▸ **Instruction**
Within the records below, reproduce without change the lines from the line that has "Reconstruct the object" through the line that has "import Module from", and only those.

▸ **Records supplied**

------------------------

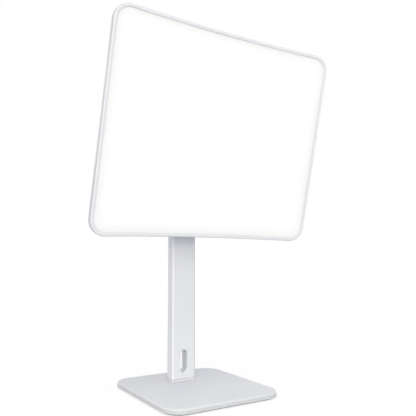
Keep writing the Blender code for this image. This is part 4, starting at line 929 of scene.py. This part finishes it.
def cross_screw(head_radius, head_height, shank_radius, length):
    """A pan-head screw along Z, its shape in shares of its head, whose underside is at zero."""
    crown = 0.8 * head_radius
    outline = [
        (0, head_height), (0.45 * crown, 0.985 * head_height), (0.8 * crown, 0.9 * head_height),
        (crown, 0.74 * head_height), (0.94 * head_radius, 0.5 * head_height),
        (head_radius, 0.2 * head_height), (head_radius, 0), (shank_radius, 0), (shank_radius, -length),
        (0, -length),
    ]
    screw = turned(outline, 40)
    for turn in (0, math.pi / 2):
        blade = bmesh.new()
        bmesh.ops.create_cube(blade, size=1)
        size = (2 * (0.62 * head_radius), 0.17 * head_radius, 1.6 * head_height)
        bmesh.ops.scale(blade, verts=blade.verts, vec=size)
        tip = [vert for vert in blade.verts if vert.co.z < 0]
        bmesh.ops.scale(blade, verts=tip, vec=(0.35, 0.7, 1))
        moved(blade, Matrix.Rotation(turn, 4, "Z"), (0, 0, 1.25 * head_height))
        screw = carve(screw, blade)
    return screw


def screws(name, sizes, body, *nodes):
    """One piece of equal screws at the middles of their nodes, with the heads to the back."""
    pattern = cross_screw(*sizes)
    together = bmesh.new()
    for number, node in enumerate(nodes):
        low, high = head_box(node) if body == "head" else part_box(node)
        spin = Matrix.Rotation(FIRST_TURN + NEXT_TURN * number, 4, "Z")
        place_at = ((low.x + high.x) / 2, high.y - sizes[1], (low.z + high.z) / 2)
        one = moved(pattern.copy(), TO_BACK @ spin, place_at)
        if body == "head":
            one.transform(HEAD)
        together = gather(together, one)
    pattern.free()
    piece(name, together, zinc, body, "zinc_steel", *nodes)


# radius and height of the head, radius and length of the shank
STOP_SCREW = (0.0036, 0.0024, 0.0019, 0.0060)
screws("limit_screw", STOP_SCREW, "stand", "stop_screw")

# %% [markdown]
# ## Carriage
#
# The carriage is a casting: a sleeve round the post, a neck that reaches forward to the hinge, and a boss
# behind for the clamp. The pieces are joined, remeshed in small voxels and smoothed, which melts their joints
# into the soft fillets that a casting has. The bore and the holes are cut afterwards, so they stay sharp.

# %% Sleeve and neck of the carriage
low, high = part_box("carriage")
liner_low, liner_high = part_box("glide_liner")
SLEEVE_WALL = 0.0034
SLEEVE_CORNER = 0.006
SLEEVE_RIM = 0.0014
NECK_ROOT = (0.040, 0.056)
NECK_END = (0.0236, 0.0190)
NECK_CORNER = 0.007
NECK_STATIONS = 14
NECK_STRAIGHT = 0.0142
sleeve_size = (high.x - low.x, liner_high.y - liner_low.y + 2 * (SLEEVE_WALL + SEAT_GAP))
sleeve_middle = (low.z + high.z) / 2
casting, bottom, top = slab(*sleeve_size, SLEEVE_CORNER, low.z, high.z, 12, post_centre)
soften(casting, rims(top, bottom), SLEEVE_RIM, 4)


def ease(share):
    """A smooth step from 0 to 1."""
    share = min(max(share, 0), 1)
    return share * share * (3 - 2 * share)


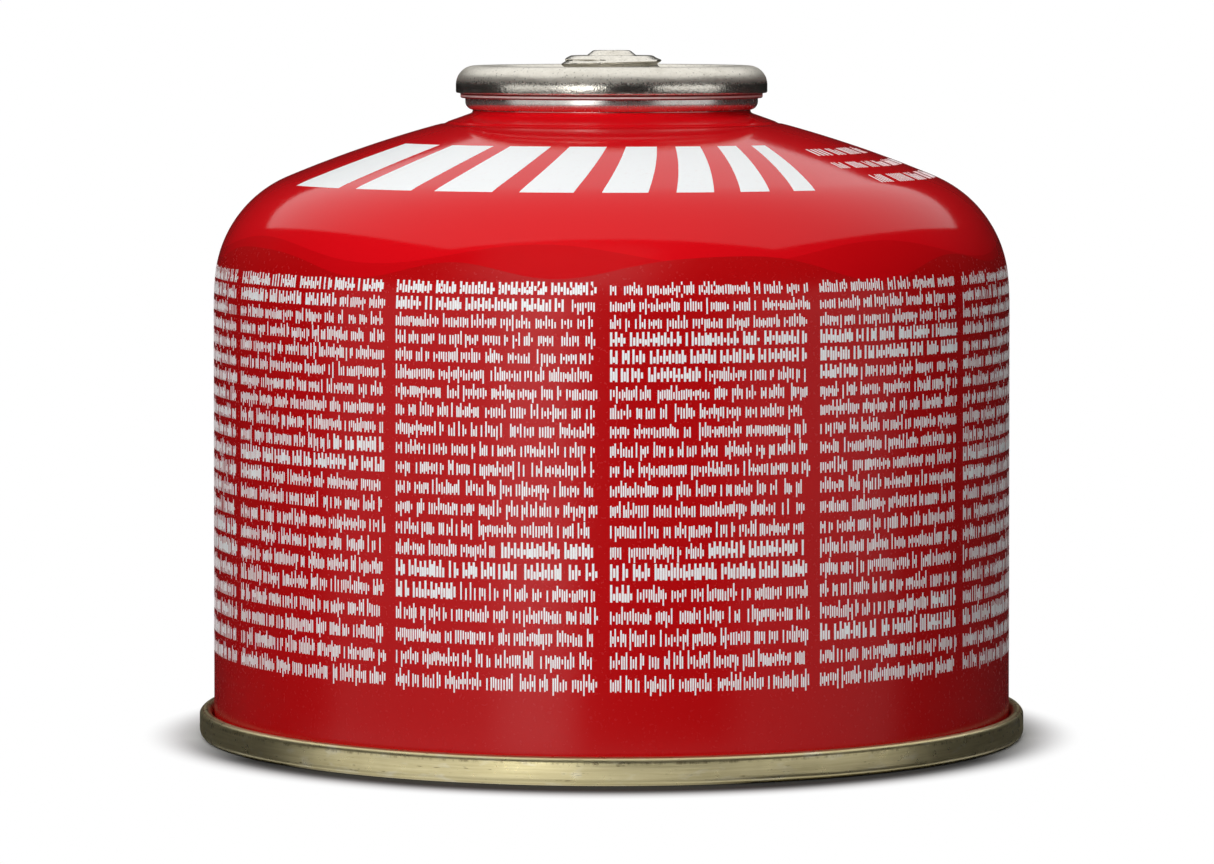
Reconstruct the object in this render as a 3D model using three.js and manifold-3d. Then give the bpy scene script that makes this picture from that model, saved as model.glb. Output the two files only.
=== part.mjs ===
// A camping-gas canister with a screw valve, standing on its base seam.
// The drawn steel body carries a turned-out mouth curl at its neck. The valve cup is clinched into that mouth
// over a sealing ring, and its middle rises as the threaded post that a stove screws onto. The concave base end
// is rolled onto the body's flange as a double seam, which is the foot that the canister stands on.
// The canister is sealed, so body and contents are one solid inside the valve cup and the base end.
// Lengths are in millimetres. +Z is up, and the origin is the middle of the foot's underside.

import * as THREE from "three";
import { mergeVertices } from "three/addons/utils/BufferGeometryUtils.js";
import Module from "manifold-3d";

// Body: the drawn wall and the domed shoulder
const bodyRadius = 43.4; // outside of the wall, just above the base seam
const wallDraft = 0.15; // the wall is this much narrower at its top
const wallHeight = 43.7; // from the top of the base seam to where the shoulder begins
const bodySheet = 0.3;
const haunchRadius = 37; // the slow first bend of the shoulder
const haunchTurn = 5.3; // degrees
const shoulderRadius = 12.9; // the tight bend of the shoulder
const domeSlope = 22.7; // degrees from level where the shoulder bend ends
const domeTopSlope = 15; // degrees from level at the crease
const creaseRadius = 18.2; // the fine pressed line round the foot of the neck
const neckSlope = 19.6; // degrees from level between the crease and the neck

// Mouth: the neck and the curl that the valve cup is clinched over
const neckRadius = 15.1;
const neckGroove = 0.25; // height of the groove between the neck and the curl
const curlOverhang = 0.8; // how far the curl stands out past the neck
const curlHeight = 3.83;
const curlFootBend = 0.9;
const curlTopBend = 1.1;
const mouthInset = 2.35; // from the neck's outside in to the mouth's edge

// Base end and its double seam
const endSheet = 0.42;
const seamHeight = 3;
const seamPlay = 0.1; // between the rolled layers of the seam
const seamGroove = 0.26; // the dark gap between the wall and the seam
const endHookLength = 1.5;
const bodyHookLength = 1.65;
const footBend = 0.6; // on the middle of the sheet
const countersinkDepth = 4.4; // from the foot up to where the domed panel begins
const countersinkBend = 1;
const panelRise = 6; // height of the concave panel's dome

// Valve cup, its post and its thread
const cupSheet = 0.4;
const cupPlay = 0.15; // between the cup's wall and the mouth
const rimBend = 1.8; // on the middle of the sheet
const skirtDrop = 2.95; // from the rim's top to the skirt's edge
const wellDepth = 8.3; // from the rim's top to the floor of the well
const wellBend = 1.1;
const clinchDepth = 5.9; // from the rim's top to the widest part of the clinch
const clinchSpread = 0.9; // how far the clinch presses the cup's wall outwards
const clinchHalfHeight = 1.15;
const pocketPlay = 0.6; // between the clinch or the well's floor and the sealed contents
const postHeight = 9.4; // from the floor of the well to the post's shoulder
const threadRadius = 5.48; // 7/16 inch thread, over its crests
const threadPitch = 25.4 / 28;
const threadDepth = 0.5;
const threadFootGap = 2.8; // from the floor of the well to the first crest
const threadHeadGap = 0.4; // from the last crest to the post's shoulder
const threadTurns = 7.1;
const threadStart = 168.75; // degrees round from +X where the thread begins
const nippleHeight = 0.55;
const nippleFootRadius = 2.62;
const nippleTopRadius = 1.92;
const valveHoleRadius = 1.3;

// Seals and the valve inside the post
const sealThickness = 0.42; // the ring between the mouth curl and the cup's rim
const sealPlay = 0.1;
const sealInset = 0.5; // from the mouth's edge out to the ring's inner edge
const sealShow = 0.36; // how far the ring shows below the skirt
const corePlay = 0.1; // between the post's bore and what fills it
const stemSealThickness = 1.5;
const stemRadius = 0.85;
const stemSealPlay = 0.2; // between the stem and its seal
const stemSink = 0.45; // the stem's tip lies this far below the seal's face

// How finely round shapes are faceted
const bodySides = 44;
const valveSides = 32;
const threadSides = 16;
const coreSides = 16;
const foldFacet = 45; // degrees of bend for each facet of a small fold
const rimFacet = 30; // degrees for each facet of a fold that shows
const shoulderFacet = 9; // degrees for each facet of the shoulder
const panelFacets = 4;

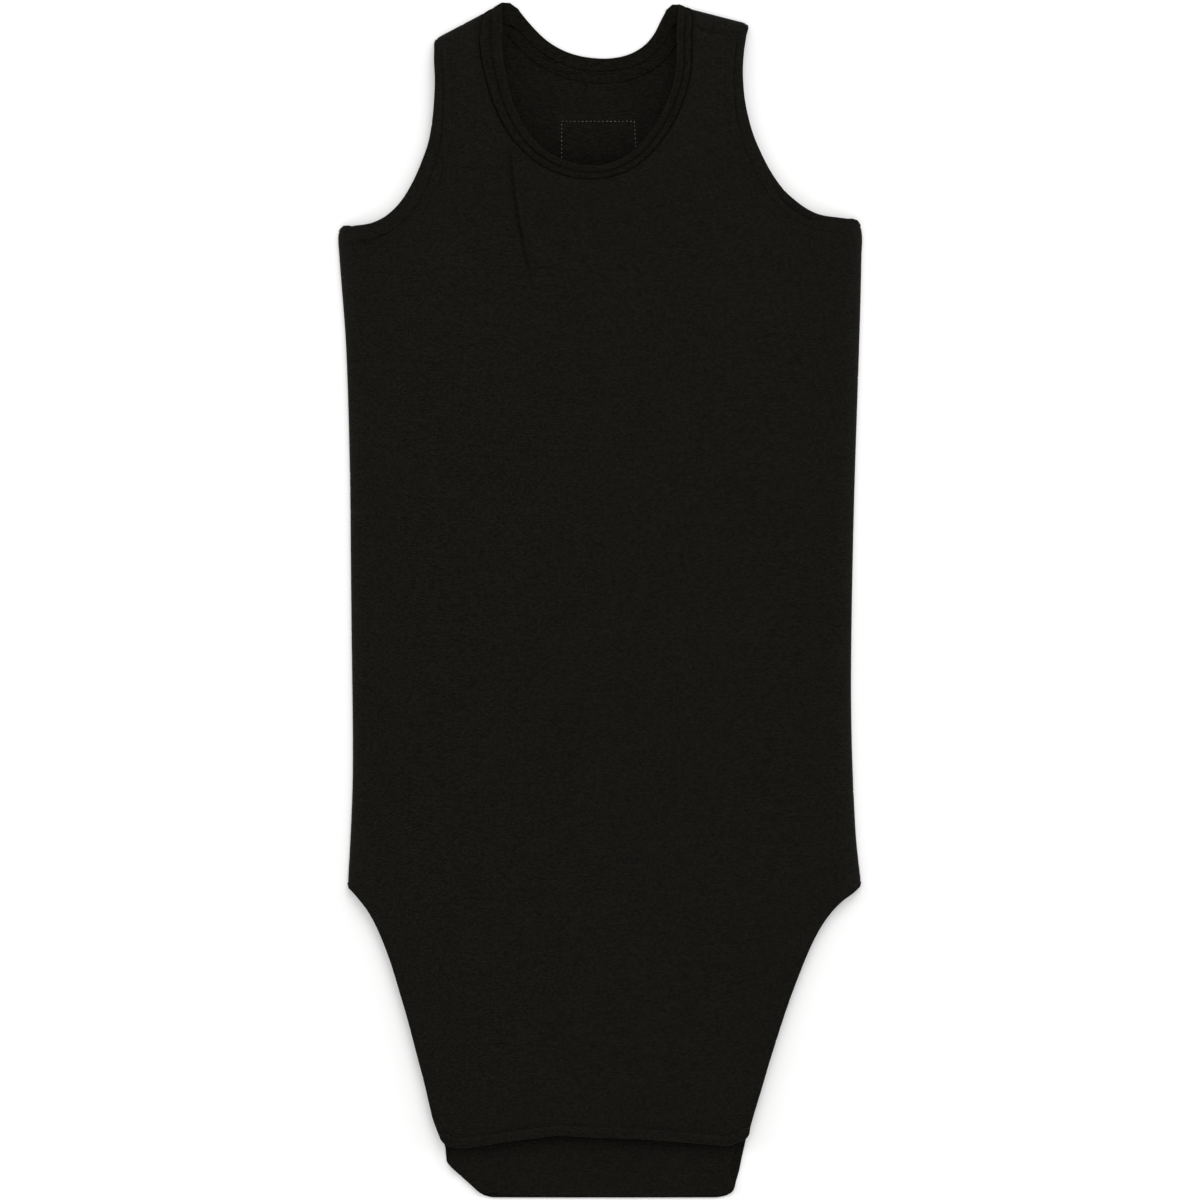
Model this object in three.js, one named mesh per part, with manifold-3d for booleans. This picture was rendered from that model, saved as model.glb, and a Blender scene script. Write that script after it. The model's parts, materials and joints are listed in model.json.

------------------------

▸ **Exercise result**
Reconstruct the object in this render as a 3D model using three.js and manifold-3d. Then give the bpy scene script that makes this picture from that model, saved as model.glb. Output the two files only.
=== part.mjs ===
// A camping-gas canister with a screw valve, standing on its base seam.
// The drawn steel body carries a turned-out mouth curl at its neck. The valve cup is clinched into that mouth
// over a sealing ring, and its middle rises as the threaded post that a stove screws onto. The concave base end
// is rolled onto the body's flange as a double seam, which is the foot that the canister stands on.
// The canister is sealed, so body and contents are one solid inside the valve cup and the base end.
// Lengths are in millimetres. +Z is up, and the origin is the middle of the foot's underside.

import * as THREE from "three";
import { mergeVertices } from "three/addons/utils/BufferGeometryUtils.js";
import Module from "manifold-3d";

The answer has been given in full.